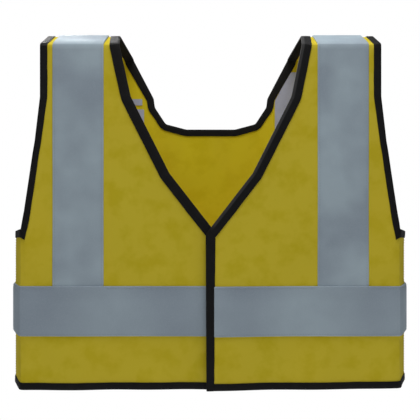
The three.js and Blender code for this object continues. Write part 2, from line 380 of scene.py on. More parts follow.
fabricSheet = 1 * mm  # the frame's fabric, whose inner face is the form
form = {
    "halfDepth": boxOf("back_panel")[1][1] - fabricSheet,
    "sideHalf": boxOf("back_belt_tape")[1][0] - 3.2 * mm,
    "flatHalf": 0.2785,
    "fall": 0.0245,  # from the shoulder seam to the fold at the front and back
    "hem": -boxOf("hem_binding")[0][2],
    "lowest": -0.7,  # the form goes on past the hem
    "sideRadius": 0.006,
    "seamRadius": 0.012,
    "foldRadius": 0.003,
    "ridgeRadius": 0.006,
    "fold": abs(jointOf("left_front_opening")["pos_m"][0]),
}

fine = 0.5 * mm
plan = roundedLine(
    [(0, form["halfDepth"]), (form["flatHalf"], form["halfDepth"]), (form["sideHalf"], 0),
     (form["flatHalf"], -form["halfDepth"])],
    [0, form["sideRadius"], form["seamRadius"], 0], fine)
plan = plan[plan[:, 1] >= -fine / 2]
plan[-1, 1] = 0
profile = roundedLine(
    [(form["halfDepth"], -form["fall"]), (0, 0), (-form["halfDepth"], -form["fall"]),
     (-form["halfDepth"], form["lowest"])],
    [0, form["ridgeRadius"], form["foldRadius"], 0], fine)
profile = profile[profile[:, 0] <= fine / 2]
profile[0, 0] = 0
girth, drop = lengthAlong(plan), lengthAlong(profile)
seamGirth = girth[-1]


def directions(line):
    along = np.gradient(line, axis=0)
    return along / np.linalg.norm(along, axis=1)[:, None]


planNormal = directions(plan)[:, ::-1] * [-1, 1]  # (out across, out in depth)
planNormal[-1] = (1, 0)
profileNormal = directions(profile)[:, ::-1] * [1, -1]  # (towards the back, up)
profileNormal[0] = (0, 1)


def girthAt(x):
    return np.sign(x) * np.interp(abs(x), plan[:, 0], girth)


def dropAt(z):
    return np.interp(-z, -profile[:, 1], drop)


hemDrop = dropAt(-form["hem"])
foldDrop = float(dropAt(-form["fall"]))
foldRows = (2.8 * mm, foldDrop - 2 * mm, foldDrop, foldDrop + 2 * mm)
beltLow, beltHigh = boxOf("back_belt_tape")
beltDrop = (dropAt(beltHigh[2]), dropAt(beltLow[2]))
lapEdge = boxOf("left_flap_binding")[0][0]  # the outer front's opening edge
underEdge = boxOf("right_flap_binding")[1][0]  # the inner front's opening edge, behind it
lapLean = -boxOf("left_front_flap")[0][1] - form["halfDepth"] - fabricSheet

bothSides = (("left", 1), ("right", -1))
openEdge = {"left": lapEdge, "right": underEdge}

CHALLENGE
Find every line that includes the string "from". Report how many there are and nothing else.

THE SOLUTION
2